(Modeling code records)
┌──

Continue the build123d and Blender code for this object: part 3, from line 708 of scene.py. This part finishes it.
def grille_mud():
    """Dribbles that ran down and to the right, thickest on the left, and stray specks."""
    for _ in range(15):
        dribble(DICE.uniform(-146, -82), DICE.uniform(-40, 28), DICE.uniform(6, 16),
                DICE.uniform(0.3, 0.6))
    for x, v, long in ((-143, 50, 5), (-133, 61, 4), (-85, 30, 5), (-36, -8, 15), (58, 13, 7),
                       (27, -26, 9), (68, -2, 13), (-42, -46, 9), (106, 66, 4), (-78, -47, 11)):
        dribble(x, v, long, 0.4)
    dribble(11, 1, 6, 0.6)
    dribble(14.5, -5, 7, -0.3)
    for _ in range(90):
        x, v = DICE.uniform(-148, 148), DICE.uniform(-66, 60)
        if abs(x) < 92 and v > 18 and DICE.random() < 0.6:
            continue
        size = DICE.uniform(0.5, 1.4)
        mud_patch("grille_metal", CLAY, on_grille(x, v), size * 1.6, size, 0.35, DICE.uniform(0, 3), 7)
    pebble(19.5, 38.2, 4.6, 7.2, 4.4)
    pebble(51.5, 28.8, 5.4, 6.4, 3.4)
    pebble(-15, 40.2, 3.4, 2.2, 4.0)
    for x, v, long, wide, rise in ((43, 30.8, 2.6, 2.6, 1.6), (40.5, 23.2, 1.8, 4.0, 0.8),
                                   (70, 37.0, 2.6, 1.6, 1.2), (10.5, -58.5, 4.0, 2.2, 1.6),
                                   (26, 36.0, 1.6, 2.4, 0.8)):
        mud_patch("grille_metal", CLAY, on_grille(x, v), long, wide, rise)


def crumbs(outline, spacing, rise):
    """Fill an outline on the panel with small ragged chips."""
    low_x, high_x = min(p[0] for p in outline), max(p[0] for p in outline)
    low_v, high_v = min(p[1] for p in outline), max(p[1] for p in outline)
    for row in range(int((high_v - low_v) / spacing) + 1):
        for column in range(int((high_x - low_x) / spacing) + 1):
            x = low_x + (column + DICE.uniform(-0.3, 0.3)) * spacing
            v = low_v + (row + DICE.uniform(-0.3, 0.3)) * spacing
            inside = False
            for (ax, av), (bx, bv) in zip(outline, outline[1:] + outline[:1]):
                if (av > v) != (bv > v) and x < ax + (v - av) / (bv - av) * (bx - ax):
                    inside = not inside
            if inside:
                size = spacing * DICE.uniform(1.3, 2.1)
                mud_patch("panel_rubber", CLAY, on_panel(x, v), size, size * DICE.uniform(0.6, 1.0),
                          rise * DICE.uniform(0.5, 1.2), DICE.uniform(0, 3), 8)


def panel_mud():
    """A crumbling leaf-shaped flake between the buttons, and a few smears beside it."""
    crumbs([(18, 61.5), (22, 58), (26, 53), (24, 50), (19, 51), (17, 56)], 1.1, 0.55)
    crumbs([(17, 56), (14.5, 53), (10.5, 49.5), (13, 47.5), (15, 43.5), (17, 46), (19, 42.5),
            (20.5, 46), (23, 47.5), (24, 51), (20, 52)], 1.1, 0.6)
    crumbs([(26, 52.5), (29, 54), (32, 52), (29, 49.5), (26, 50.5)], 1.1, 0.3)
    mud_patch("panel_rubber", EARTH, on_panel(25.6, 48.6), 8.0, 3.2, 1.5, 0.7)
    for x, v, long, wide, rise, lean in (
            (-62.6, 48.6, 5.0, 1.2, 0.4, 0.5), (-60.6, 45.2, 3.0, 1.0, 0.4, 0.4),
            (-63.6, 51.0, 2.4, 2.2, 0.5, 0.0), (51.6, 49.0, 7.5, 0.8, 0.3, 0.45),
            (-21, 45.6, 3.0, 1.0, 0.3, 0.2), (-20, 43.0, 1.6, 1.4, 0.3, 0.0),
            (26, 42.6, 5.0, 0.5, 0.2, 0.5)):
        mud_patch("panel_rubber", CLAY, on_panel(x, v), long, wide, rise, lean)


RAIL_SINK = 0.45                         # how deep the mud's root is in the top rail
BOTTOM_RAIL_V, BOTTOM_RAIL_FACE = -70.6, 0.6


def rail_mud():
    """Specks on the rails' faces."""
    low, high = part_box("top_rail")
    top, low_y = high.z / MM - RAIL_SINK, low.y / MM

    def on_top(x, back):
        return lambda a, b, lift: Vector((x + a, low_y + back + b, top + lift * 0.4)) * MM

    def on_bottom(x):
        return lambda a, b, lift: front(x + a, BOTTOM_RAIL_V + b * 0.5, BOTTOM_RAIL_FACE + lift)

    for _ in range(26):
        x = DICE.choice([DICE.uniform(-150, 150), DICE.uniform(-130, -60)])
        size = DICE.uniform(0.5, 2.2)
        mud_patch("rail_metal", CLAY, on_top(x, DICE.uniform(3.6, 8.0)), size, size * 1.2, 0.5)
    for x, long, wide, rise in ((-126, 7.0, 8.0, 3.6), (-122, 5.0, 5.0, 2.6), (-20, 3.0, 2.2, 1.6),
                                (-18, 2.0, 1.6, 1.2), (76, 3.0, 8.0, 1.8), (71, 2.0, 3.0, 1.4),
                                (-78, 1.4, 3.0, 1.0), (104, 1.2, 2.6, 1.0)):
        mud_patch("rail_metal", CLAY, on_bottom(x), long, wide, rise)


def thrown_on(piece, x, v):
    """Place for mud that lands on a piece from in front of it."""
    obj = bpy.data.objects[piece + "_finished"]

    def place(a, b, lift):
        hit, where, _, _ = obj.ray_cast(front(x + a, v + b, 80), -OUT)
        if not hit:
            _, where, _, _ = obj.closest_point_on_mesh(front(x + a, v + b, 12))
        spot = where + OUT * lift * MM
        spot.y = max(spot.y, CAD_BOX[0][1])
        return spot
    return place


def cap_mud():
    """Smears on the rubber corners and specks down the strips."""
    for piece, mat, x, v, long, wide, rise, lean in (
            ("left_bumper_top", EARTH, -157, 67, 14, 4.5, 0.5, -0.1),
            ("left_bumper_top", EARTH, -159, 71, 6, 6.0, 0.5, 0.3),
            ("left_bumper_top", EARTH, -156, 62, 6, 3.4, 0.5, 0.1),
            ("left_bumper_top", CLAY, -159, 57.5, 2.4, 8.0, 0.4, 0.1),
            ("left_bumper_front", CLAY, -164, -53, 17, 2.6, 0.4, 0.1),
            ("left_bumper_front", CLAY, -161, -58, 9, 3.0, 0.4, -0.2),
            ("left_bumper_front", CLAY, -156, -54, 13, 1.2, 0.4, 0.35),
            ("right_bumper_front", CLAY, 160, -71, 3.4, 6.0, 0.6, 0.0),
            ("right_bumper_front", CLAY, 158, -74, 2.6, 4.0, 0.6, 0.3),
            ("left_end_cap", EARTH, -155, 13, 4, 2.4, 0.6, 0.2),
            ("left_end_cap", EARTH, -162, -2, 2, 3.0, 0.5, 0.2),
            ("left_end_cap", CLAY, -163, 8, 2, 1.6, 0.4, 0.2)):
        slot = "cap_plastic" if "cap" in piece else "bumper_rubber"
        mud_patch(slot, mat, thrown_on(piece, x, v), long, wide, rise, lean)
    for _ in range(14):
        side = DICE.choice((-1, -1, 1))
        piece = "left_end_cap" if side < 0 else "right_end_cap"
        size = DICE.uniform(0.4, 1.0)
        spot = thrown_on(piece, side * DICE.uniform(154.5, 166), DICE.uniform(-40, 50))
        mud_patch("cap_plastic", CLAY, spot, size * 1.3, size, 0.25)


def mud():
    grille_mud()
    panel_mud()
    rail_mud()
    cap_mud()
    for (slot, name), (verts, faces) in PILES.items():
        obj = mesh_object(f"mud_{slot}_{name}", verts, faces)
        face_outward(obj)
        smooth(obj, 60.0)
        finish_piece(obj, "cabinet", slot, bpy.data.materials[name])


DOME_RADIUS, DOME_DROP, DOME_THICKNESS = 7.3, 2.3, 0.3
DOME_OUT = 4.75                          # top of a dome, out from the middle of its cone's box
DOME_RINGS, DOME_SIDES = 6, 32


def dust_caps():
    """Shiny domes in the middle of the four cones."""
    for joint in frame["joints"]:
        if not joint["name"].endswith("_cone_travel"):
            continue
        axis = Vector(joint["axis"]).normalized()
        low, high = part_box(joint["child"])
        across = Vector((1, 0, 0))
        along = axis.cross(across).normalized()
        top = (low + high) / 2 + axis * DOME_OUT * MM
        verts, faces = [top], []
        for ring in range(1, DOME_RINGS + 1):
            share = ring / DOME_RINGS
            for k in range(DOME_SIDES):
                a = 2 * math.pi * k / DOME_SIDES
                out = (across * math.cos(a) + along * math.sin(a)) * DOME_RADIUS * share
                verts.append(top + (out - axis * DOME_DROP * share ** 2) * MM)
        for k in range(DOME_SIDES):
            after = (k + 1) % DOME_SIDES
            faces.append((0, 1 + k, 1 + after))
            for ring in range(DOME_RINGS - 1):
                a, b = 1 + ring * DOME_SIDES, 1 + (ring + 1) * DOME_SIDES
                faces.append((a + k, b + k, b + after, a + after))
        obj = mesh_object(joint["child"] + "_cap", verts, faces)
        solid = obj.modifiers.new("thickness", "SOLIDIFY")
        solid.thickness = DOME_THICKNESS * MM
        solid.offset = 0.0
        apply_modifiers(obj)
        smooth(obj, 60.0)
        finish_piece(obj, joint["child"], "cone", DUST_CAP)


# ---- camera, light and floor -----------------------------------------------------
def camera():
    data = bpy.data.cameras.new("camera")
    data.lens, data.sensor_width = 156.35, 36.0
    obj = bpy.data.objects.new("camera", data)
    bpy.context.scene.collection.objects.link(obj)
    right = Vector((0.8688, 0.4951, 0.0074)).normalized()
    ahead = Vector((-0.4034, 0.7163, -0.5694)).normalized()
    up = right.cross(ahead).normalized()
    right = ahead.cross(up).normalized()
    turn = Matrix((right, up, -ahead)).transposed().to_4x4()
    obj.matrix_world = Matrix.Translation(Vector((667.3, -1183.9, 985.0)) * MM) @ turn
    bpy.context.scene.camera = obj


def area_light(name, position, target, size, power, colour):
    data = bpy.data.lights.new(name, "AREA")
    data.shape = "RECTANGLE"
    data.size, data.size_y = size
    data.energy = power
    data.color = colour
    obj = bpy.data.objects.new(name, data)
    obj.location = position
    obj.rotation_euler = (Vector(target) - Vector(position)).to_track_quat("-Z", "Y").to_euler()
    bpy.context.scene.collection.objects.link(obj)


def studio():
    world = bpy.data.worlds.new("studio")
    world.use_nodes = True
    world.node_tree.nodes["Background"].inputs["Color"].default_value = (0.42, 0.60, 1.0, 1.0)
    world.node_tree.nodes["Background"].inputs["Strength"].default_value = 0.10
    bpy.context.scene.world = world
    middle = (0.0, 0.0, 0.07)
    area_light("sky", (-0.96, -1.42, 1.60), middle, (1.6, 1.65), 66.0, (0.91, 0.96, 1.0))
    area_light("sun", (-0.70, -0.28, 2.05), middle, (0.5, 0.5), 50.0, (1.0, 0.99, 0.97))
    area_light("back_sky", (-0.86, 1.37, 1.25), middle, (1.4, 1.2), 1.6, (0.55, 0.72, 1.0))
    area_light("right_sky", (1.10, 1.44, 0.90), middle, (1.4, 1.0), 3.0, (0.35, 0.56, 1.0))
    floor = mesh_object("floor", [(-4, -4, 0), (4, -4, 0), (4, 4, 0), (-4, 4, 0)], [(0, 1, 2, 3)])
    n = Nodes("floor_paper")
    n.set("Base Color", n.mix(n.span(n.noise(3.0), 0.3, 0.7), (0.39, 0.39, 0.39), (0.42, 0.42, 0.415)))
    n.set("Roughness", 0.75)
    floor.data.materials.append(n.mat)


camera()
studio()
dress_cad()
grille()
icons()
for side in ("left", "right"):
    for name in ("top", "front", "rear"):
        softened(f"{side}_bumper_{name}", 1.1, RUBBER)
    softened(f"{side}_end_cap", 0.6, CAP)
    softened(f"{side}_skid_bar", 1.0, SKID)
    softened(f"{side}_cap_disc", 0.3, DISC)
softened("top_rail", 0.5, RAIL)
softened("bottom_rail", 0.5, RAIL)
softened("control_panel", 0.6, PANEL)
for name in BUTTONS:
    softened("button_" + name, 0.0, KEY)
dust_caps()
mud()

└──
┌──

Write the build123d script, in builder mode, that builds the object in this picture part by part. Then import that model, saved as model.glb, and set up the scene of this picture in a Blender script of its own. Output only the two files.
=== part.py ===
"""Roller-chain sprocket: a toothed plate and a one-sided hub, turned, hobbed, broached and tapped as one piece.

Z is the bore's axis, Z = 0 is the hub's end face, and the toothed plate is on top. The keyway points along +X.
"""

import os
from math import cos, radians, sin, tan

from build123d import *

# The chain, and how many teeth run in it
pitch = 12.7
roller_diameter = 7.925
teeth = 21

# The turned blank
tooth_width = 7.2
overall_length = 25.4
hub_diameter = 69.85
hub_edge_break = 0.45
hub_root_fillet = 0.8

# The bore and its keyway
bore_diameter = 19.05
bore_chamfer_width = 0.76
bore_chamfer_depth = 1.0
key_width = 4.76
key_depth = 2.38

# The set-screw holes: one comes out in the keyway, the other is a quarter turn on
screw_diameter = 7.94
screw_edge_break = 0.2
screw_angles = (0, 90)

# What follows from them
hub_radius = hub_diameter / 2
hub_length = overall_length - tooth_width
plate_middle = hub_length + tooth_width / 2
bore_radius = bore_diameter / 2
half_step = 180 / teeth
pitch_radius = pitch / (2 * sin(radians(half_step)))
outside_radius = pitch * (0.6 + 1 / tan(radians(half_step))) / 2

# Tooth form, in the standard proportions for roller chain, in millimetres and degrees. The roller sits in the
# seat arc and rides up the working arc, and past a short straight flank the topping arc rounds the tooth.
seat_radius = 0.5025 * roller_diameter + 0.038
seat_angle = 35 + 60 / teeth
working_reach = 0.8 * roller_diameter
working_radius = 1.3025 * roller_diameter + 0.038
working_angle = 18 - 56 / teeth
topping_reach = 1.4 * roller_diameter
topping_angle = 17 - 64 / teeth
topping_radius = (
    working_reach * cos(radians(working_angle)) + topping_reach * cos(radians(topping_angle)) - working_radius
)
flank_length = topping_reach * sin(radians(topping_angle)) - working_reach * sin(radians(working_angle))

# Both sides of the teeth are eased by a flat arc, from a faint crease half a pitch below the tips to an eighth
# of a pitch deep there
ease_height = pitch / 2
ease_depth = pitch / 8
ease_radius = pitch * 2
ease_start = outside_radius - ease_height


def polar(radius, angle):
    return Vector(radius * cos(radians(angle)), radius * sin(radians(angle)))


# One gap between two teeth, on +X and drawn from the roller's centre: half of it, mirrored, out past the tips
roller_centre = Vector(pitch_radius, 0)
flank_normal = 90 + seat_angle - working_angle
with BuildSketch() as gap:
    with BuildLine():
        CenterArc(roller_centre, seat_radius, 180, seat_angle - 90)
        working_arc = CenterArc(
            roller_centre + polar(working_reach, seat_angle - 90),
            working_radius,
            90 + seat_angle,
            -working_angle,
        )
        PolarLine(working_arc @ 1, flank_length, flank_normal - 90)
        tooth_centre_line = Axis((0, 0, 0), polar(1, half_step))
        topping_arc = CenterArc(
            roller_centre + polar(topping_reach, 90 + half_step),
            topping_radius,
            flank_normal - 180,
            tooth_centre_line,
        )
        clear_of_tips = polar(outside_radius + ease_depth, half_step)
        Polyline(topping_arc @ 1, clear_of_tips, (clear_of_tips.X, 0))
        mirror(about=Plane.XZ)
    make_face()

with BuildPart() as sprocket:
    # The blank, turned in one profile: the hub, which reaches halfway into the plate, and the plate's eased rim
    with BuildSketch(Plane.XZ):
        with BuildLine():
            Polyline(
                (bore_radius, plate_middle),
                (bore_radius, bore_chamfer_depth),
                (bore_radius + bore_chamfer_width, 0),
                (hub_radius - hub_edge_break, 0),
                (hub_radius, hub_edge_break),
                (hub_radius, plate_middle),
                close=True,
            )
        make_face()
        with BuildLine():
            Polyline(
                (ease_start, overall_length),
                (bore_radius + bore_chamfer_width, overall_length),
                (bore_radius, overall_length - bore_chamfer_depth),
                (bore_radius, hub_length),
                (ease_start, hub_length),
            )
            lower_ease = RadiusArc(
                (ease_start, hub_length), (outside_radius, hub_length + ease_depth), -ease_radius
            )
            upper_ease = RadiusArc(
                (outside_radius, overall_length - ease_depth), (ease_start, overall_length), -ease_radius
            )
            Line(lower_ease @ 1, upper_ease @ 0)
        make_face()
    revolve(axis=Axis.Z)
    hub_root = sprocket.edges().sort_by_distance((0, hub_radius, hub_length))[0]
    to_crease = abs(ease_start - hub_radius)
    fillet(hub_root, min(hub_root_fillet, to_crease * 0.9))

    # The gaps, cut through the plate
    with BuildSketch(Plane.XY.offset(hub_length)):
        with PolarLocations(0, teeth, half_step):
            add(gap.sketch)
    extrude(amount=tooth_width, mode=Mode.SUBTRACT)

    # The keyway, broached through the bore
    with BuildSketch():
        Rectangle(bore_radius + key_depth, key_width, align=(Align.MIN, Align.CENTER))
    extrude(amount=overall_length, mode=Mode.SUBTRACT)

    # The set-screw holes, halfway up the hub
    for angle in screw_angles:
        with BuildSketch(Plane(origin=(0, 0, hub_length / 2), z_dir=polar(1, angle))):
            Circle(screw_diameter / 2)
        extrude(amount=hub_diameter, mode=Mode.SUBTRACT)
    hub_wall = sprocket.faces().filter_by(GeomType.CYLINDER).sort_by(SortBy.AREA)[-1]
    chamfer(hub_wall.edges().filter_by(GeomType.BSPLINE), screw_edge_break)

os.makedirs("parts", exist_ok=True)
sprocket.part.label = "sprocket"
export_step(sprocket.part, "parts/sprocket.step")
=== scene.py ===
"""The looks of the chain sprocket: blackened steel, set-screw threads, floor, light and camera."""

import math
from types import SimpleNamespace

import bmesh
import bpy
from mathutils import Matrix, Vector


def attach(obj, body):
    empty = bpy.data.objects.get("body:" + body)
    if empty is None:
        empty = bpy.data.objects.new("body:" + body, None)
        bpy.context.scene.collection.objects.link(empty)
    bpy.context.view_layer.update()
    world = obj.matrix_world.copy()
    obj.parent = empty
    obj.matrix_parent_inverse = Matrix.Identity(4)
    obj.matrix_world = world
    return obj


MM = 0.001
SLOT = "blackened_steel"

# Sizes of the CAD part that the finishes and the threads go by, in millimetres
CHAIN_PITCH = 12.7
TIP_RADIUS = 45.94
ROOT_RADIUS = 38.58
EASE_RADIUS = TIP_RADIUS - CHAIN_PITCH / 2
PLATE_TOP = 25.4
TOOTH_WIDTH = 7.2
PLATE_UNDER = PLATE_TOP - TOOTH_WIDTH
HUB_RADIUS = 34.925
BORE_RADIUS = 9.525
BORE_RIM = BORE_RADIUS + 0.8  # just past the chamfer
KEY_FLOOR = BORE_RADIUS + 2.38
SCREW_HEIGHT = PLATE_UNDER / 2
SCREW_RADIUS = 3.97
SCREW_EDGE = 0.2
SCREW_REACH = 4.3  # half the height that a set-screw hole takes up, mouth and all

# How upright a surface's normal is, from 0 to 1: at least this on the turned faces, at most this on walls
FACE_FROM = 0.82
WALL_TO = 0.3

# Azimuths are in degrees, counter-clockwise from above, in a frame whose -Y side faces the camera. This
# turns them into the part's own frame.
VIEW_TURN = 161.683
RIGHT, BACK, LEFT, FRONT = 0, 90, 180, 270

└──

## TASK INSTRUCTIONS
Give the exact lines, and only those, from the line containing "obj.matrix_parent_inverse = Matrix.Identity(4)" through the line containing "RIGHT, BACK, LEFT, FRONT = 0, 90, 180, 270" in the entries above.

## EXERCISE OUTPUT
    obj.matrix_parent_inverse = Matrix.Identity(4)
    obj.matrix_world = world
    return obj


MM = 0.001
SLOT = "blackened_steel"

# Sizes of the CAD part that the finishes and the threads go by, in millimetres
CHAIN_PITCH = 12.7
TIP_RADIUS = 45.94
ROOT_RADIUS = 38.58
EASE_RADIUS = TIP_RADIUS - CHAIN_PITCH / 2
PLATE_TOP = 25.4
TOOTH_WIDTH = 7.2
PLATE_UNDER = PLATE_TOP - TOOTH_WIDTH
HUB_RADIUS = 34.925
BORE_RADIUS = 9.525
BORE_RIM = BORE_RADIUS + 0.8  # just past the chamfer
KEY_FLOOR = BORE_RADIUS + 2.38
SCREW_HEIGHT = PLATE_UNDER / 2
SCREW_RADIUS = 3.97
SCREW_EDGE = 0.2
SCREW_REACH = 4.3  # half the height that a set-screw hole takes up, mouth and all

# How upright a surface's normal is, from 0 to 1: at least this on the turned faces, at most this on walls
FACE_FROM = 0.82
WALL_TO = 0.3

# Azimuths are in degrees, counter-clockwise from above, in a frame whose -Y side faces the camera. This
# turns them into the part's own frame.
VIEW_TURN = 161.683
RIGHT, BACK, LEFT, FRONT = 0, 90, 180, 270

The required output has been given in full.